In the Amazon description of The Passionate Mistakes and Intricate Corruption of One Girl in America, it say “At 27, Michelle Tea is an ex-prostitute, ex Goth, ex-drummer for Dirt Bike Gang, ex-straight girl, ex-lesbian separatist vegan, ex-Catholic schoolgirl, and ex-resident of Chelsea, Boston's working class slum.” Now that you’re older, what are some other “ex-“s that can be added to your resume?
Hmmmm.....ex-bookstore employee, ex-lesbian, ex-poor person, ex-mission district dweller, ex-cellent....?

Are you still working on a science fiction novel? How is that coming?
No! I haven't touched it. I do think I'll return to it, though. I did just finish the script for a super hero comic I'm doing with Laurenn McCubbin, though and that was pretty sci-fi. It's about a girl who turns into a pigeon and hops a train to a city of mutants. Among other things.

Who do you like in this cycle of “America’s Next Top Model”?
God, I've been on this damn book tour and I keep missing episodes! There's not one damn lesbian on the show this cycle, I guess someone got punished for having 4 lesbians on it last cycle (oh yes, Kim wasn't the only one). I am enjoying what a psychopath Jade is, and I really like Danielle and Furonda. I like that Furonda's name is Furonda, and that she used to work phone sex. I think one of those two will win though we will be stuck with Jade and her borderline personality disorder til the bitter end cause she gives such good tv.

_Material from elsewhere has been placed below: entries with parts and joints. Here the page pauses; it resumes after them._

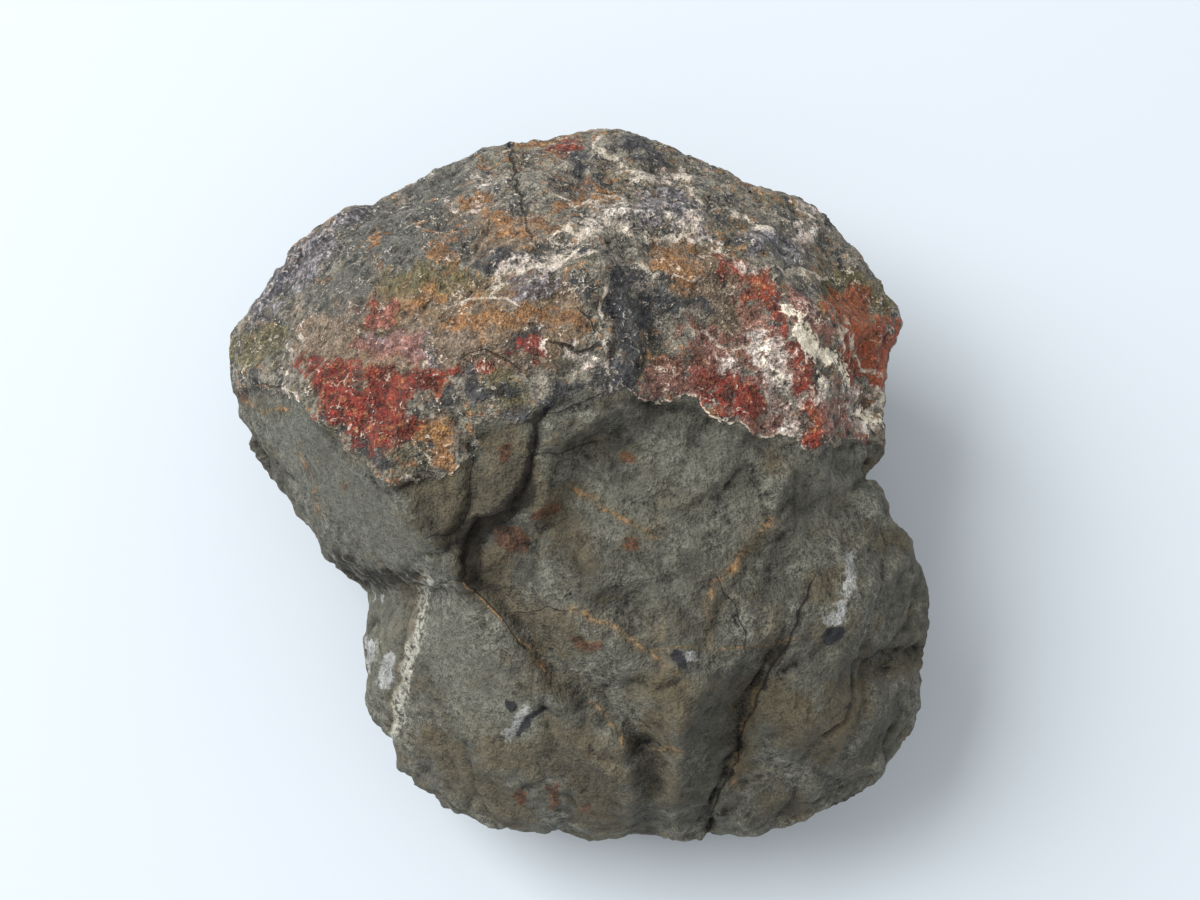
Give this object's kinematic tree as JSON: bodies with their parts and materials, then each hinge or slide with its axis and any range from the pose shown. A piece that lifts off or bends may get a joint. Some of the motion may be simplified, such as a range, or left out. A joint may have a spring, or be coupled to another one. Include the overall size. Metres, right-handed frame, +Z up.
{
  "type": "dolomite rock",
  "caption": "Rough hand-sized lump of grey dolomite with a red, cream and dark mineral crust over the back of its top, resting on a flat underside.",
  "frame": {"origin": "middle of the stone's bounding box in plan, at the height of the flat underside that it rests on", "axes": "+X to the stone's right as it is pictured, +Y towards its crusted back edge, +Z up"},
  "size_m": [0.13, 0.1324, 0.0777],
  "materials": {
    "stone": "rough"
  },
  "bodies": {
    "root": {"dolomite_rock": "stone"}
  },
  "joints": []
}
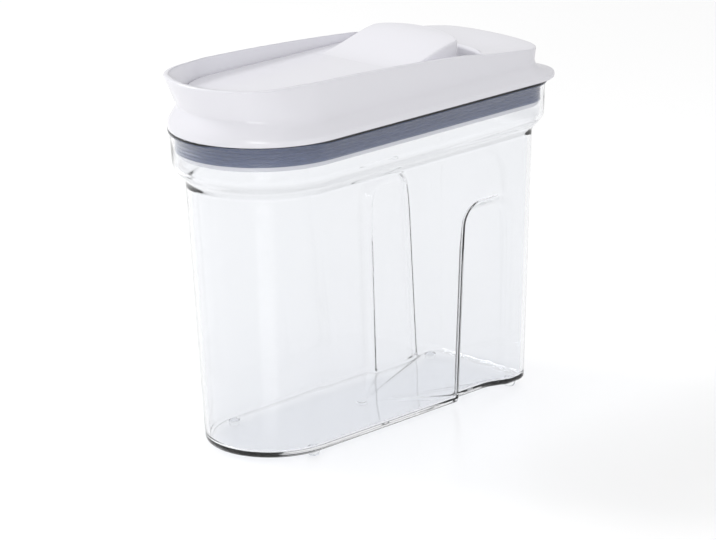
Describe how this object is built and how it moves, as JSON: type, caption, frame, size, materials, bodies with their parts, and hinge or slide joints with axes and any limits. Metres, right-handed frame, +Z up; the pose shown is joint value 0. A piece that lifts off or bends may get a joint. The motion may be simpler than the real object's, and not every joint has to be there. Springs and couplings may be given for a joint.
{
  "type": "cereal container with flip spout",
  "caption": "Clear D-shaped food keeper with a white push-in lid, pour spout and flip cover hinged at a finger trough.",
  "frame": {"origin": "on the table under the middle of the part's outline", "axes": "+X points to the back with the pull tab, the spout is at -X, +Z is up"},
  "size_m": [0.2498, 0.11, 0.2211],
  "materials": {
    "clear_plastic": "polished",
    "white_plastic": "satin",
    "inner_white_plastic": "matte",
    "blue_silicone": "matte",
    "pin_steel": "ground"
  },
  "bodies": {
    "container": {"container": "clear_plastic"},
    "lid": {"lid_cover": "white_plastic", "lid_base": "inner_white_plastic", "lid_gasket": "blue_silicone"},
    "flip": {"flip_cover": "white_plastic", "flip_liner": "inner_white_plastic", "flip_seal": "blue_silicone", "hinge_pin": "pin_steel"}
  },
  "joints": [
    {"name": "lid_lift", "type": "slide", "parent": "container", "child": "lid", "axis": [0, 0, 1], "range_m": [0, 0.06]},
    {"name": "flip_hinge", "type": "hinge", "parent": "lid", "child": "flip", "pos_m": [0.0479, 0, 0.2125], "axis": [0, 1, 0], "range_deg": [0, 90]}
  ]
}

How does it feel to be the 145th person interviewed for
It's really cheered me up. I'm on a book tour right now, in a hotel in Washington DC, all by my lonesome, and I got a facial today and now my face is all fucked up, like really red and splotchy and doing this interview has helped me to forget that I look like I have chicken pox ON MY FACE and how I have to you know keep reading in public and being looked at by attractive people, like the Keanu Reeves of DC who came to my reading tonight and took a picture with me and little did I know he now has a souvenir of me looking like Ralph Macchio in The Outsiders.